** Start of Information provided **
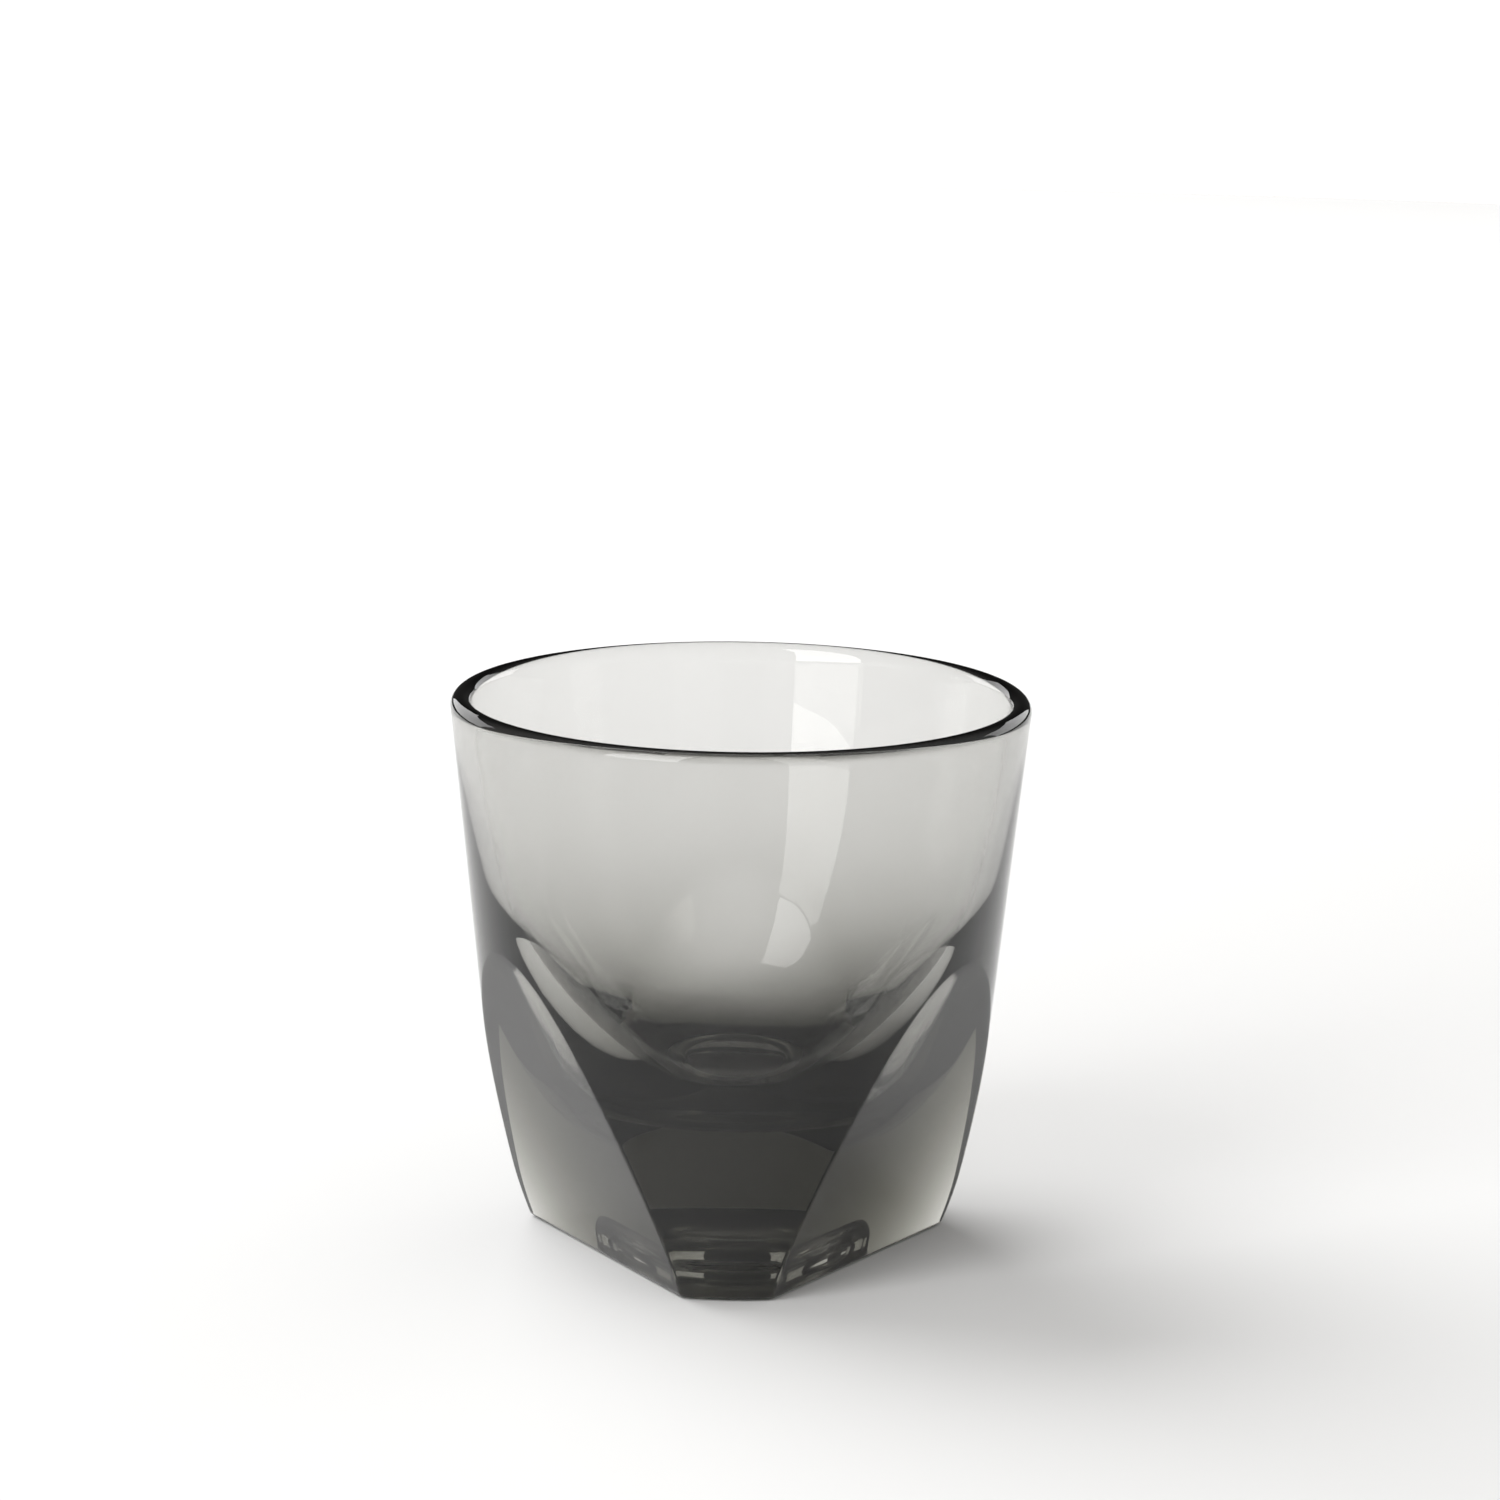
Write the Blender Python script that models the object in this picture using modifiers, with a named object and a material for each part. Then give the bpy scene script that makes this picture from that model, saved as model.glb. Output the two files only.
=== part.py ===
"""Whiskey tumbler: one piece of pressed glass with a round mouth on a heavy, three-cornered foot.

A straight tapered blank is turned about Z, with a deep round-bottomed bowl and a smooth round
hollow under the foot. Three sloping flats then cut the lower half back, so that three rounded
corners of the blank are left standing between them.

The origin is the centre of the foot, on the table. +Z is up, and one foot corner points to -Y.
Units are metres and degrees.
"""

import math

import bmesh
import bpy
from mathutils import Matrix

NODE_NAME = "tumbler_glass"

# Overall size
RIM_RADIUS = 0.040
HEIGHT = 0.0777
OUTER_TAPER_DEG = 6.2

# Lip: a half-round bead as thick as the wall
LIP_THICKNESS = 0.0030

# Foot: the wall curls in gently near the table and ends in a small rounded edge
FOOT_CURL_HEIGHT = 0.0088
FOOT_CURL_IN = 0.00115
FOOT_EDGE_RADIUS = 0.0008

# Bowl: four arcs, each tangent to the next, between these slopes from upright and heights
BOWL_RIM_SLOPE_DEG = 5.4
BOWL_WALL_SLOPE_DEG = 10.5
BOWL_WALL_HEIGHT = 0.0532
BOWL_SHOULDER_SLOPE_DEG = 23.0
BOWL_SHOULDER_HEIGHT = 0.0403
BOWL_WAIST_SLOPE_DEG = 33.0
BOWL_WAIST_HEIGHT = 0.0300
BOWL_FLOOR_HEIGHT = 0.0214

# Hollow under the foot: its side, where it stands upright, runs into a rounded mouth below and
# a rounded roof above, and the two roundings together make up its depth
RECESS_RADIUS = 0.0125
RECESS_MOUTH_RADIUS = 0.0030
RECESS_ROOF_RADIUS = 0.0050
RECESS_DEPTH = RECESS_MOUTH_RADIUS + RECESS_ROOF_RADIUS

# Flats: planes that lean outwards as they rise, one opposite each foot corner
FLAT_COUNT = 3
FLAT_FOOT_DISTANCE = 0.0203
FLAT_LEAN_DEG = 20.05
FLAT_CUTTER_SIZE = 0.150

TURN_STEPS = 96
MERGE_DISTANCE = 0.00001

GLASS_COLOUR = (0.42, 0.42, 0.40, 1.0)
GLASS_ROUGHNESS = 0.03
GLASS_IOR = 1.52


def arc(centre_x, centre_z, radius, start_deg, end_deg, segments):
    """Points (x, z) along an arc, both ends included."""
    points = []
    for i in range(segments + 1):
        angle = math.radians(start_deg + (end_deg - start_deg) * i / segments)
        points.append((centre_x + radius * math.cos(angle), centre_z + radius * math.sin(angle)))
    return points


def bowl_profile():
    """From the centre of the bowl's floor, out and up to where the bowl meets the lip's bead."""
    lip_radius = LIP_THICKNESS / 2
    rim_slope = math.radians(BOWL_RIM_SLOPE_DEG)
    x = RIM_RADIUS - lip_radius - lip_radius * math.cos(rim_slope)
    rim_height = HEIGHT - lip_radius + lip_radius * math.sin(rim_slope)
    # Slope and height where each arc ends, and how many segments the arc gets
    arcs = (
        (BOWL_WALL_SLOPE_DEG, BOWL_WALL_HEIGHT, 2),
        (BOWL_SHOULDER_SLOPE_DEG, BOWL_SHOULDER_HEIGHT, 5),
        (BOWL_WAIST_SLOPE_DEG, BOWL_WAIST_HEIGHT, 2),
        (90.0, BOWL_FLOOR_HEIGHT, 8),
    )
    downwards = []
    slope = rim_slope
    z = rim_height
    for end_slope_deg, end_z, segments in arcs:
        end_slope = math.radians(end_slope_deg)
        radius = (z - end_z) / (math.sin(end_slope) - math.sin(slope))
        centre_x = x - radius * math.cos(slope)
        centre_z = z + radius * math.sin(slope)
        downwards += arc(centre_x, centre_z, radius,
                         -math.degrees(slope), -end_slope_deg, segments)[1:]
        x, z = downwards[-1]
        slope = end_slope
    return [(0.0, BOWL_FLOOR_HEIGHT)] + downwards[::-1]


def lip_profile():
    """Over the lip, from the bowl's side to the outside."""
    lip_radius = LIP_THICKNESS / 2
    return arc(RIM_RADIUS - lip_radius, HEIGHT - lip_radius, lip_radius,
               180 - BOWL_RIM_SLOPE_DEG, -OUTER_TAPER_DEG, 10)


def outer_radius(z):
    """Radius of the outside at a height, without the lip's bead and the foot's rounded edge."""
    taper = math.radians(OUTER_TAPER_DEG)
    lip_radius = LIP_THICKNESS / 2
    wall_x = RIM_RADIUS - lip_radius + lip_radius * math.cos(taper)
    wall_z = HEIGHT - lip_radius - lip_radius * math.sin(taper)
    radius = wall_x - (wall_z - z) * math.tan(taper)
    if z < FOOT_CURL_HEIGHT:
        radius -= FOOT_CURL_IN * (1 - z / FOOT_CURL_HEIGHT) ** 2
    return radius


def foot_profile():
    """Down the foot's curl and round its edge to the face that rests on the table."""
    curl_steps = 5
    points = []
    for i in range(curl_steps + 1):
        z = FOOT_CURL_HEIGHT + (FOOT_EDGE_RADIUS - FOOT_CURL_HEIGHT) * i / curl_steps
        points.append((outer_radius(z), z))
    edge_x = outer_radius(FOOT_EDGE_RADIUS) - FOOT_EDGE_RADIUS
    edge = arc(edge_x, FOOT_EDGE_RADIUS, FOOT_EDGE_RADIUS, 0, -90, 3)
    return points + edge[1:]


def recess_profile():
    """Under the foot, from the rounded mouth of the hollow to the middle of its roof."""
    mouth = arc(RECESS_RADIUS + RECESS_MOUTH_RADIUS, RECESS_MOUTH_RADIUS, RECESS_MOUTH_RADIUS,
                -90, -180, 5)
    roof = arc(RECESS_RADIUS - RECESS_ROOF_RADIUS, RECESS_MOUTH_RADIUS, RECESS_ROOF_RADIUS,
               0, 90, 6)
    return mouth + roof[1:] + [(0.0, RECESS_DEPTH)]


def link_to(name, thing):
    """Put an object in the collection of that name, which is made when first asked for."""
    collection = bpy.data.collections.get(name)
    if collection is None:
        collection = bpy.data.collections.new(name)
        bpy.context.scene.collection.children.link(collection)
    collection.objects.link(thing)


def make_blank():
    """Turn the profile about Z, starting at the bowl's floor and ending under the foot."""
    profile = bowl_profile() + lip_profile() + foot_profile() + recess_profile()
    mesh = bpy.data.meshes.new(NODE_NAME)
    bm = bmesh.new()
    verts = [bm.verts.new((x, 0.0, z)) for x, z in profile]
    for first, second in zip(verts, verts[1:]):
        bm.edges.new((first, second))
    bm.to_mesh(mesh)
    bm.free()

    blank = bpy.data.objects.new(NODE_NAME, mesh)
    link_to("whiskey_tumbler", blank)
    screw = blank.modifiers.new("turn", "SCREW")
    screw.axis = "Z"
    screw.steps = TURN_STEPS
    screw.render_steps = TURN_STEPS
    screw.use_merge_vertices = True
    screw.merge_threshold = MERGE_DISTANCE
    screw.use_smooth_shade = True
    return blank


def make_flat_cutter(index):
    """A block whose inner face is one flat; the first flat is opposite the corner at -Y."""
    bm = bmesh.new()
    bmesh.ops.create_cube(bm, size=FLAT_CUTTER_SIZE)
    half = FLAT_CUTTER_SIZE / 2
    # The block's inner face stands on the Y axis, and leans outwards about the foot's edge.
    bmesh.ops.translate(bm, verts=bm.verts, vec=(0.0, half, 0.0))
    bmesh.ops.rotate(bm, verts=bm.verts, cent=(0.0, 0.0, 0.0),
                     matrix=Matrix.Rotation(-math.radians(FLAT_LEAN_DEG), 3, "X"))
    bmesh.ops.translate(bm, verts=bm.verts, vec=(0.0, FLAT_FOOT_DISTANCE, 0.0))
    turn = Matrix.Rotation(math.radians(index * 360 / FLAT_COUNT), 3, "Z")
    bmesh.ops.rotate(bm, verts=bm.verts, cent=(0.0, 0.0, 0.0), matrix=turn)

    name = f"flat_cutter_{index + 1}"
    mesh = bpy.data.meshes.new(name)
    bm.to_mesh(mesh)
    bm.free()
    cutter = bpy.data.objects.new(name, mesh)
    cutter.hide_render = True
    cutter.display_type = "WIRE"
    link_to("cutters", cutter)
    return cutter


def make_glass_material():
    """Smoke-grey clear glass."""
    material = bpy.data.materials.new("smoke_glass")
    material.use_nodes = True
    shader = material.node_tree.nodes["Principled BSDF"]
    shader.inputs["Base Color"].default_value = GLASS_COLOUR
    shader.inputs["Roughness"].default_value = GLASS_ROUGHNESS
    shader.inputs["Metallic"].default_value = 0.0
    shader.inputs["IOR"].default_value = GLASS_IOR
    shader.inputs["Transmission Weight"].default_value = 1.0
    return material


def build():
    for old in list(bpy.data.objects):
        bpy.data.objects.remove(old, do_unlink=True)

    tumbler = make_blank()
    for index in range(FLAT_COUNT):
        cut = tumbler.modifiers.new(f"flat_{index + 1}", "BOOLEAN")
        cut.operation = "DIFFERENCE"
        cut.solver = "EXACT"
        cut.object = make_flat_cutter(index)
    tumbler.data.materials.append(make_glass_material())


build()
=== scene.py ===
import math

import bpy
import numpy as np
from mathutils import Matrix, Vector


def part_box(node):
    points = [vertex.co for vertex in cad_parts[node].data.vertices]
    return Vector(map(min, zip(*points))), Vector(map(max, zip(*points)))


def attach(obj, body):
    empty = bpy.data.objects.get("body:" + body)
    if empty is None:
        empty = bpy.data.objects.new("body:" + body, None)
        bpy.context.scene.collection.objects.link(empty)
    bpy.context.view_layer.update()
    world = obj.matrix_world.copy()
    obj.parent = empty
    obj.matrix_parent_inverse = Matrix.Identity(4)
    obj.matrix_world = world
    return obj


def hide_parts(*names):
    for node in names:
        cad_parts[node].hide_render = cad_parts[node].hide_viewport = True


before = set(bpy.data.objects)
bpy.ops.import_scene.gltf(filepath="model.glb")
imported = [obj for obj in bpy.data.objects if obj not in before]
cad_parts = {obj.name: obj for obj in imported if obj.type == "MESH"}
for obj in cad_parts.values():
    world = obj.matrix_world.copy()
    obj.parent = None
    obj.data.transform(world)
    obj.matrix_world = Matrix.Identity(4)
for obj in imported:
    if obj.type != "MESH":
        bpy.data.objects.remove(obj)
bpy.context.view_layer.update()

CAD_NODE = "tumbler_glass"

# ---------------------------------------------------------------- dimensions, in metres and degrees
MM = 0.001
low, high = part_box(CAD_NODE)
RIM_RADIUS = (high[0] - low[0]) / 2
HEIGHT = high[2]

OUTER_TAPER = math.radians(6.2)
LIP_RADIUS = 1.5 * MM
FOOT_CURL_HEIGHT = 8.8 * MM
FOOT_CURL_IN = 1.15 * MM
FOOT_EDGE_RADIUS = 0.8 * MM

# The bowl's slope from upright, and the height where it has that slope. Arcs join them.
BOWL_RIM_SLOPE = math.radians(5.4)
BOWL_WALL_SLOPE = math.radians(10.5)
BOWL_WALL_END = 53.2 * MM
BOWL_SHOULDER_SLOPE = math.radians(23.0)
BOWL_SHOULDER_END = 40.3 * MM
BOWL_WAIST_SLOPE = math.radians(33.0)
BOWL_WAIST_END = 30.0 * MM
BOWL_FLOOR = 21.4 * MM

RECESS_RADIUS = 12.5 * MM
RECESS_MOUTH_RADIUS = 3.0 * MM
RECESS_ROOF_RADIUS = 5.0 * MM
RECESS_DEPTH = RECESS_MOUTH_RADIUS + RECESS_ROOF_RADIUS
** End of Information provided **
Transcribe exactly, and only, the lines beginning at the line containing "tumbler = make_blank()" and ending at the line containing "before = set(bpy.data.objects)", both inclusive.

- **Written response**
    tumbler = make_blank()
    for index in range(FLAT_COUNT):
        cut = tumbler.modifiers.new(f"flat_{index + 1}", "BOOLEAN")
        cut.operation = "DIFFERENCE"
        cut.solver = "EXACT"
        cut.object = make_flat_cutter(index)
    tumbler.data.materials.append(make_glass_material())


build()
=== scene.py ===
import math

import bpy
import numpy as np
from mathutils import Matrix, Vector


def part_box(node):
    points = [vertex.co for vertex in cad_parts[node].data.vertices]
    return Vector(map(min, zip(*points))), Vector(map(max, zip(*points)))


def attach(obj, body):
    empty = bpy.data.objects.get("body:" + body)
    if empty is None:
        empty = bpy.data.objects.new("body:" + body, None)
        bpy.context.scene.collection.objects.link(empty)
    bpy.context.view_layer.update()
    world = obj.matrix_world.copy()
    obj.parent = empty
    obj.matrix_parent_inverse = Matrix.Identity(4)
    obj.matrix_world = world
    return obj


def hide_parts(*names):
    for node in names:
        cad_parts[node].hide_render = cad_parts[node].hide_viewport = True


before = set(bpy.data.objects)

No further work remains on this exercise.